In September 2015, O’Connell flew to Toronto, Canada to take on Sandy Tsagouris, outpointed over eight rounds in a non-televised preliminary bout on a PBC on Spike broadcast featuring Errol Spence Jr. and Adonis Stevenson in the co-main events.
“I guess fighting in Argentina isn’t ideal for me because I may not get fair judging but I just have to hope that it is. I’m told that the IBF are a very fair organization and so far, they have been good,” contends O’Connell for whom fair play has not always been reciprocal. “I have been the mandatory for other organizations before and they have never made anything happen the way the IBF did for us.”
Though she has since secured and twice defended the WBC Silver Super-Bantamweight belt and was once a short-time possessor of the WIBA Super-Bantamweight championship formerly held by Marcela Acuna during its seemingly perpetual changing of hands, Shannon has been, until now, repeatedly shunted aside in favor of others for bigger and better opportunities, much to the chagrin of her manager and promoter Lynden Hosking who lobbies tirelessly on her behalf.

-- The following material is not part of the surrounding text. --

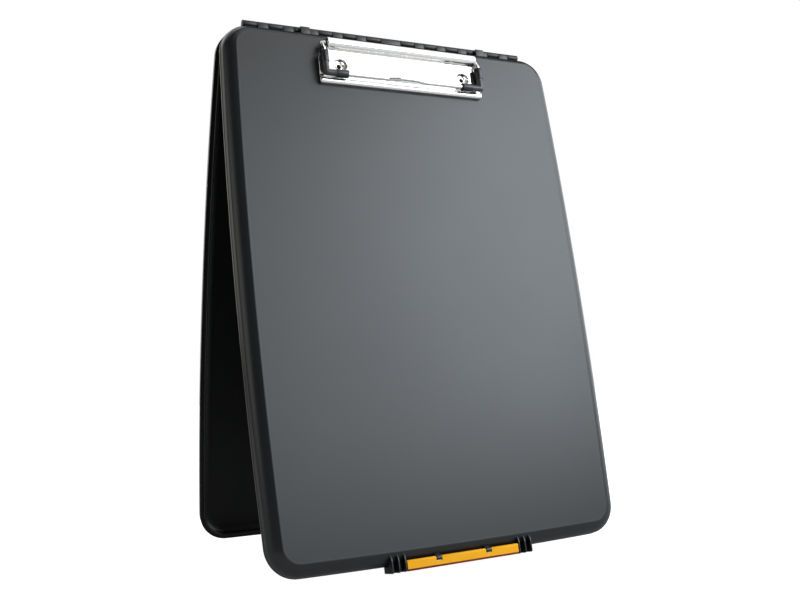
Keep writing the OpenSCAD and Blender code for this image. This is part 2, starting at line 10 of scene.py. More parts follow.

Nonetheless, she seems to grudgingly accepts this as part and parcel of professional boxing’s complicated package deal while maintaining a dedication to her rugged workout regimen equal to that of the determination to her pursuit of winning a world title recognized by a major sanctioning body. Her upcoming excursion to Argentina to put Acuna through her paces will be O’Connell’s third attempt to do so in the wake of her aforementioned defeat to Hyun Mi Choi and having been knocked out for the first and only time in her six-year career by WBC Super-Featherweight Champion and fellow Australian Diana Prazak in 2014.
“One thing I can tell you for sure is Acuna has never been in the type of fight I will give her,” Shannon vowed. O’Connell is renowned for her aggressive work ethic tempered by cool composure, exemplary hand speed, and crisp counter-punching. She was game to continue a 2015 fight opposite Dayana Cordero despite being hit blatantly after the bell ending the second round and enduring a head clash in the third that quickly turned the bout into a bloodbath, distraught when it was stopped on doctor’s orders with insufficient time elapsed to go to the judges’ scorecards for an official verdict. “I’m not scared of her,” Shannon said of Acuna, “and I’m definitely not scared of getting hurt in there.”

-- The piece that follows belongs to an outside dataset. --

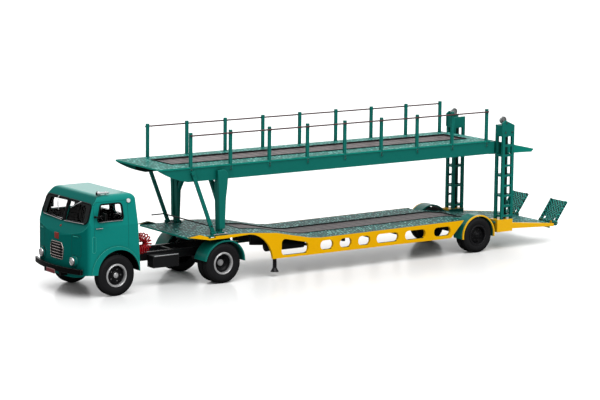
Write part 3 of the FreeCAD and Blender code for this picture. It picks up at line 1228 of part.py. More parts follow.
def front_axle():
    """A dropped beam under two leaf packs, with an eye for the king pin at each end."""
    z = "tyre_rad"
    beam = slab("front_beam", "YZ", [
        ("-steer_y", f"{z} - beam_eye_tall / 2"), ("-steer_y + 1.8", f"{z} - beam_eye_tall / 2"),
        ("-steer_y + 4", f"{z} - beam_eye_tall / 2 - 1.6"),
        ("-steer_y + 5", f"{z} - 3.4"), ("steer_y - 5", f"{z} - 3.4"),
        ("steer_y - 4", f"{z} - beam_eye_tall / 2 - 1.6"),
        ("steer_y - 1.8", f"{z} - beam_eye_tall / 2"), ("steer_y", f"{z} - beam_eye_tall / 2"),
        ("steer_y", f"{z} + beam_eye_tall / 2"), ("steer_y - 3", f"{z} + beam_eye_tall / 2 - 0.4"),
        ("steer_y - 5.5", f"{z} - 1.5"), ("-steer_y + 5.5", f"{z} - 1.5"),
        ("-steer_y + 3", f"{z} + beam_eye_tall / 2 - 0.4"), ("-steer_y", f"{z} + beam_eye_tall / 2"),
    ], "front_axle_x", 1.8)
    pieces = [beam]
    holes = []
    for side, y in (("left", "-steer_y"), ("right", "steer_y")):
        pieces.append(rod(f"beam_eye_{side}", "Z", "front_axle_x", y,
                          "tyre_rad - beam_eye_tall / 2", "beam_eye_rad", "beam_eye_tall"))
        holes.append(rod(f"beam_hole_{side}", "Z", "front_axle_x", y, 0,
                         "steer_rad + fit_gap", 20))
        y = "-rail_y - 0.2" if side == "left" else "rail_y - rail_wide - 0.2"
        pieces.append(box(f"front_spring_{side}", "front_axle_x - 9", y, f"{z} - 1.7", 18,
                          "rail_wide + 0.4", "rail_top_z - rail_tall - tyre_rad + 1.7"))
    node(cut("front_axle_body", fuse("front_axle_solid", pieces), fuse("beam_holes", holes)),
         "front_axle_beam")


def knuckle(side, sign):
    """King pin with caps, an outer web and the stub axle that carries the wheel."""
    low = "tyre_rad - beam_eye_tall / 2 - fit_gap"
    high = "tyre_rad + beam_eye_tall / 2 + fit_gap"
    pieces = [rod(f"king_pin_{side}", "Z", "front_axle_x", f"{sign} * steer_y",
                  f"{low} - 1", "steer_rad", "beam_eye_tall + 2 * fit_gap + 2"),
              rod(f"king_cap_low_{side}", "Z", "front_axle_x", f"{sign} * steer_y",
                  f"{low} - 1.2", "beam_eye_rad", 1.2),
              rod(f"king_cap_high_{side}", "Z", "front_axle_x", f"{sign} * steer_y",
                  high, "beam_eye_rad", 1.2)]
    inner = "steer_y + beam_eye_rad + 2 * fit_gap"
    web_y = f"-1 * ( {inner} ) - 0.7" if sign == "-1" else inner
    pieces.append(box(f"knuckle_web_{side}", "front_axle_x - 1", web_y, f"{low} - 1.2", 2, 0.7,
                      "beam_eye_tall + 2 * fit_gap + 2.4"))
    for level, z in (("low", f"{low} - 1.2"), ("high", high)):
        y = f"-1 * ( {inner} ) - 0.1" if sign == "-1" else "steer_y"
        pieces.append(box(f"knuckle_bridge_{level}_{side}", "front_axle_x - 1", y, z, 2,
                          "beam_eye_rad + 2 * fit_gap + 0.1", 1.2))
    start = f"-1 * stub_end_y" if sign == "-1" else f"{inner} + 0.2"
    pieces.append(rod(f"stub_{side}", "Y", "front_axle_x", start, "tyre_rad", "stub_rad",
                      f"stub_end_y - ( {inner} ) - 0.2"))
    node(fuse(f"knuckle_body_{side}", pieces), f"knuckle_{side}")


def drive_axle():
    """Axle tube with a round final-drive case, leaf packs above and stubs for the wheels."""
    tube = rod("drive_tube", "Y", "drive_axle_x", "-drive_inner_y", "tyre_rad", "axle_rad",
               "2 * drive_inner_y")
    stub = rod("drive_stub", "Y", "drive_axle_x", "-drive_face_y + 3", "tyre_rad", "stub_rad",
               "2 * drive_face_y - 6")
    case = doc.addObject("Part::Sphere", "drive_case")
    bind(case, Radius="case_rad")
    seat(case, "drive_axle_x", 0, "tyre_rad")
    pieces = [tube, stub, case]
    for side, y in (("left", "-rail_y - 2.2"), ("right", "rail_y + 0.1")):
        pieces.append(box(f"drive_spring_{side}", "drive_axle_x - 9", y,
                          "tyre_rad + axle_rad - 0.3", 18, 2.1, 1.2))
    node(fuse("drive_axle_body", pieces), "drive_axle_housing")


def drive_fenders():
    """Arched sheets over the twin wheels, drawn out to the rear."""
    def at(x, z):
        return f"drive_axle_x + {x}", f"tyre_rad + {z}"
    outline = [
        at("( -1 * fender_front )", "fender_foot"), ("via", *at("( -0.77 * fender_front )", "0.63 * fender_top")),
        at("0.9", "fender_top"), ("via", *at("0.68 * fender_rear", "0.79 * fender_top")),
        at("fender_rear - 0.5", "fender_knee"), at("fender_rear", "0.4"),
        at("fender_rear - fender_skin", "0.4"), at("fender_rear - 0.5 - fender_skin", "fender_knee"),
        ("via", *at("0.68 * fender_rear - 0.66 * fender_skin", "0.79 * fender_top - 0.75 * fender_skin")),
        at("0.9", "fender_top - fender_skin"),
        ("via", *at("( -0.77 * fender_front + 0.76 * fender_skin )",
                    "0.63 * fender_top - 0.65 * fender_skin")),
        at("( fender_skin - fender_front )", "fender_foot")]
    half = slab("fender_left", "XZ", outline, "-1 * ( fender_face_y + fender_inner_y ) / 2",
                "fender_face_y - fender_inner_y")
    node(both_sides("fender_pair", half), "drive_fenders")


def fifth_wheel():
    """A round plate with a slot to the rear, on two side brackets over the rails."""
    disc = rod("coupling_disc", "Z", "kingpin_x", 0, "plate_top_z - 1.5", 9, 1.5)
    jaw = rod("coupling_jaw", "Z", "kingpin_x", 0, "plate_top_z - 3", "kingpin_rad + fit_gap", 4)
    slot = slab("coupling_slot", "XY", [
        ("kingpin_x + 1", "-kingpin_rad - 0.1"), ("kingpin_x + 10", -3.6), ("kingpin_x + 10", 3.6),
        ("kingpin_x + 1", "kingpin_rad + 0.1")], "plate_top_z - 1", 4)
    top = cut("coupling_top", disc, fuse("coupling_cuts", [jaw, slot]))
    pieces = [top]
    middle = "( rail_y - rail_wide / 2 - ( arm_seat + fit_gap ) / 2 )"
    for side, y in (("left", f"-1 * {middle}"), ("right", middle)):
        pieces.append(slab(f"coupling_bracket_{side}", "XZ", [
            ("kingpin_x - 6", "rail_top_z + fit_gap"), ("kingpin_x + 6", "rail_top_z + fit_gap"),
            ("kingpin_x + 2.6", "plate_top_z - 1.2"), ("kingpin_x - 2.6", "plate_top_z - 1.2")],
            y, "rail_wide - arm_seat - fit_gap"))
    node(fuse("coupling_body", pieces), "fifth_wheel")


def air_line():
    """The coiled line as one bundle: two arms from the cab wall and a half turn."""
    bend = doc.addObject("Part::Torus", "coil_bend_ring")
    bind(bend, Radius1="coil_bend", Radius2="coil_rad")
    bend.Angle3 = 180
    bend.Placement = Placement(Vector(), Rotation(Vector(0, 1, 0), 90) * Rotation(Vector(1, 0, 0), 90))
    seat(bend, "coil_x", "coil_y", "coil_z")
    pieces = [bend]
    for level, sign in (("low", "-"), ("high", "+")):
        pieces.append(rod(f"coil_arm_{level}", "X", "coil_start_x", "coil_y",
                          f"coil_z {sign} coil_bend", "coil_rad", "coil_x - coil_start_x"))
    node(fuse("coil_body", pieces), "air_coil")


# ---------------------------------------------------------------- wheels
def tyre_outline(sign, middle, wide, radius, bead):
    half = f"{wide} / 2"
    return [(f"{sign} * ( {middle} ) - {half} + 0.3", bead), (f"{sign} * ( {middle} ) + {half} - 0.3", bead),
            (f"{sign} * ( {middle} ) + {half}", f"{bead} + 1.4"),
            (f"{sign} * ( {middle} ) + {half} - 0.1", f"{radius} - 0.9"),
            (f"{sign} * ( {middle} ) + {half} - 0.9", radius),
            (f"{sign} * ( {middle} ) - {half} + 0.9", radius),
            (f"{sign} * ( {middle} ) - {half} + 0.1", f"{radius} - 0.9"),
            (f"{sign} * ( {middle} ) - {half}", f"{bead} + 1.4")]


def wheel_set(label, axle, radius, bead, face, wide, twin, rim_dish, hub_out):
    """Tyres and a dished rim on each side of an axle."""
    for side, sign in (("left", "-1"), ("right", "1")):
        middles = [f"{face} - {wide} / 2"]
        if twin:
            middles.append(f"{face} - 1.5 * {wide} - twin_gap")
        rings = [turned(f"{label}_tyre_{side}_{number}",
                        tyre_outline(sign, middle, wide, radius, bead), axle, 0, radius)
                 for number, middle in enumerate(middles)]
        tyres = together(f"{label}_tyres_{side}", rings) if twin else rings[0]
        node(tyres, f"{label}_tyre{'s' if twin else ''}_{side}")
        inner = f"{face} - {wide} * {2 if twin else 1}" + (" - twin_gap" if twin else "")
        dish = f"{face} - {rim_dish}"

        def at(y, rim_radius):
            return (f"{sign} * ( {y} )", rim_radius)
        outline = [at(f"{inner} + 0.4", f"{bead} - fit_gap"), at(f"{inner} + 0.4", f"{bead} - 0.8"),
                   at(f"{dish} - 0.9", f"{bead} - 0.8"), at(f"{dish} - 0.9", "stub_rad + 1"),
                   at(f"{dish} - 2.6", "stub_rad + 1"), at(f"{dish} - 2.6", "stub_rad + fit_gap"),
                   at(f"{face} + {hub_out} - 0.8", "stub_rad + fit_gap"),
                   at(f"{face} + {hub_out} - 0.8", 0), at(f"{face} + {hub_out}", 0),
                   at(f"{face} + {hub_out}", 1.3), at(f"{face} + {hub_out} - 0.5", 1.8),
                   at(dish, 2.0), at(dish, f"{bead} - 1.4"), at(f"{face} - 0.5", f"{bead} - 0.7"),
                   at(f"{face} - 0.5", f"{bead} - fit_gap")]
        node(turned(f"{label}_rim_{side}_body", outline, axle, 0, radius), f"{label}_rim_{side}")


# ---------------------------------------------------------------- ramps
def ramp(side):
    """A plate with side flanges on the tail's hinge rod, parked leaning back."""
    y = ramp_edge(side)
    sheet_metal = box(f"ramp_sheet_{side}", "-ramp_plate / 2", y, 1.2, "ramp_plate", "ramp_wide",
                      "ramp_long - 1.2")
    pieces = [sheet_metal]
    for number, start in enumerate((y, f"{y} + ramp_wide - 0.8")):
        pieces.append(box(f"ramp_flange_{side}_{number}", "-hinge_rad - 0.5", start, 0,
                          "hinge_rad + 0.5 + ramp_plate / 2", 0.8, "ramp_long"))
    pieces.append(rod(f"ramp_eye_{side}", "Y", 0, y, 0, "hinge_rad + 0.8", "ramp_wide"))
    tools = [rod(f"ramp_bore_{side}", "Y", 0, f"{y} - 1", 0, "hinge_rad + fit_gap", "ramp_wide + 2")]
    for lug, lug_y in lug_places(side):
        tools.append(rod(f"ramp_notch_{lug}_{side}", "Y", 0, f"{lug_y} - run_gap", 0, "lug_swing",
                         "lug_wide + 2 * run_gap"))
    body = cut(f"ramp_body_{side}", fuse(f"ramp_solid_{side}", pieces), fuse(f"ramp_cuts_{side}", tools))
    body.Placement = Placement(Vector(size("hinge_x"), 0, size("hinge_z")),
                               Rotation(Vector(0, 1, 0), size("ramp_lean")))
    seat(body, "hinge_x", 0, "hinge_z")
    body.setExpression("Placement.Rotation.Angle", "sizes.ramp_lean")
    node(body, f"ramp_{side}")


# ---------------------------------------------------------------- build and export
lower_deck()
side_frame()
deck_mesh()
underframe()
kingpin()
air_tank()
landing_legs()
trailer_axle()
trailer_fender()
tail_frame()
tower()
tower_guide()
upper_deck()
upper_beams()
posts_and_wires()
portal()
struts()
winch_shaft()
cab()
cab_interior()
grille()
cab_face = cab_form("cab_face", "( -1 * fit_gap )")
front_lamps(cab_face)
front_bumper()
mirrors(cab_face)
horns(cab_face)
chassis()
side_boxes()
front_axle()
knuckle("left", "-1")
knuckle("right", "1")
drive_axle()
drive_fenders()
fifth_wheel()
air_line()
wheel_set("front", "front_axle_x", "tyre_rad", "rim_rad", "front_face_y", "tyre_wide", False, 1.6, 0.4)
wheel_set("drive", "drive_axle_x", "tyre_rad", "rim_rad", "drive_face_y", "twin_wide", True, 2.6, 0.9)
wheel_set("trailer", "trailer_axle_x", "trailer_tyre_rad", "trailer_rim_rad", "trailer_face_y",
          "trailer_tyre_wide", True, 2.0, 0.3)
ramp("left")
ramp("right")
doc.recompute()

faults = [thing.Label for thing in doc.Objects if {"Invalid", "Error"} & set(thing.State)]
for thing in nodes:
    if thing.Shape.isNull() or not thing.Shape.isValid() or not thing.Shape.Solids:
        faults.append(thing.Label)
if faults:
    raise RuntimeError("these failed: " + ", ".join(faults))

os.makedirs("parts", exist_ok=True)
for thing in nodes:
    thing.Shape.exportStep(f"parts/{thing.Label}.step")
    print(f"{thing.Label}: {len(thing.Shape.Solids)} solids, {thing.Shape.Volume:.1f} mm3")
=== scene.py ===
import math

import bpy
from mathutils import Matrix, Vector


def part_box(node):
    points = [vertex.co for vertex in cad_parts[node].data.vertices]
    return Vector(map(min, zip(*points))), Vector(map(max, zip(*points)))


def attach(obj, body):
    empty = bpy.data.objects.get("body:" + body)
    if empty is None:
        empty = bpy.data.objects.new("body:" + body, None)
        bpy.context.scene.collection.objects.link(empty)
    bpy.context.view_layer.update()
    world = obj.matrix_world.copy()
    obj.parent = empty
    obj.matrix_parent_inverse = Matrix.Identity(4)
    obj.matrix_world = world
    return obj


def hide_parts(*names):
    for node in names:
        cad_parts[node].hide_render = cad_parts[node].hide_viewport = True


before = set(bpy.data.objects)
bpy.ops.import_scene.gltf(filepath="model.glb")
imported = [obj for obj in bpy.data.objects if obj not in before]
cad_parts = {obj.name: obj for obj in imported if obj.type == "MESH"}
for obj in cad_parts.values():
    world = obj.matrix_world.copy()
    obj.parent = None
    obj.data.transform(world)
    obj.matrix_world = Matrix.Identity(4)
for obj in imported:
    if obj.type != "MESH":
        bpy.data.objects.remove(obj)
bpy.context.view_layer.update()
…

Taken at face value, this declaration may sound like typical promotional ballyhoo. For O’Connell, however, whose father Kevin died in a motorcycle accident at Speedway City in Adelaide when she was just two years old, only to then have her grief-stricken mother succumb to a drug overdose after resorting to sleeping pills and heroin to numb the indescribable pain, her instinct toward self-preservation is unavoidable and visceral.
“Life outside the ring has hurt me way more than any battle inside the ring has and I’ve been in a few wars in there,” theorized O’Connell, who has admitted to having gotten involved with “party drugs” when she was younger before unfavorable comparisons made between her and her mother served as inspiration to refocus what she calls her “obsessive compulsive” personality on a new addiction: boxing.
Compounding the customary pressures and preparations entailed in training for a fight, she revealed to me that “last week my grandfather died who was more like a father to me, so things have been a little more full-on than normal.”
When I commended Shannon on her formidable strength and resilience, she stated simply, “Sometimes you have no choice. Boxing is my escape.”